The film ends with an injured Luthor facing criminal prosecution from his involvement in Brainiac's attack, and Lois racing to cover the appearance of Mister Mxyzptlk in Metropolis. Seeing Lois' eagerness to put herself in harm's way to cover a story, Superman goes back on his earlier decision to quit the Daily Planet so he can be with her.

==Cast==
- Tim Daly as Kal-El / Clark Kent / Superman
- Lance Henriksen as Brainiac
- Powers Boothe as Lex Luthor
- Dana Delany as Lois Lane
- George Dzundza as Perry White
- David Kaufman as Jimmy Olsen
- Mike Farrell as Jonathan Kent
- Shelley Fabares as Martha Kent
- Tara Strong as Mercy Graves

==Production==
The film was directed by Curt Geda, who worked on Superman: The Animated Series.

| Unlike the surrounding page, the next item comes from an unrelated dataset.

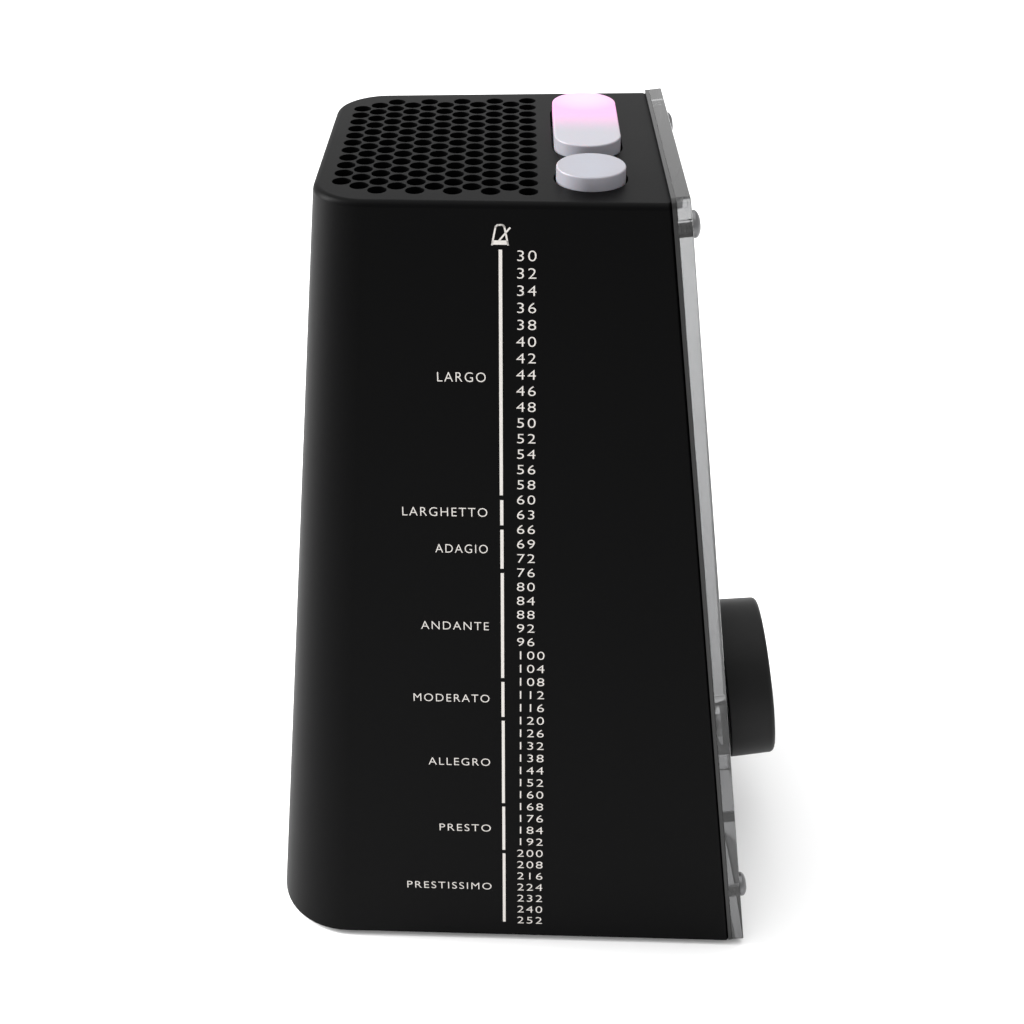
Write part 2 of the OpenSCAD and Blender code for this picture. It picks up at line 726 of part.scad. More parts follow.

The classic style was desired by Warner Bros, with Geda adding more humor and romance than previously explored in the animated series. Despite the film's visual style and much of its voice cast being the same as Superman: The Animated Series, writer Duane Capizzi has stated the film was not intended to be part of the DC Animated Universe. Additionally, DCAU cast members Clancy Brown (Lex Luthor), Corey Burton (Brainiac) and Lisa Edelstein (Mercy Graves) are absent from the film, with Powers Boothe, Lance Henriksen and Tara Strong voicing their respective characters instead.

This depiction of Lex Luthor, rather than being the cold, calculating industrialist portrayed in Superman: The Animated Series, seems to incorporate elements of Gene Hackman's less serious portrayals of the character in live-action films, making Luthor more light-hearted and darkly whimsical.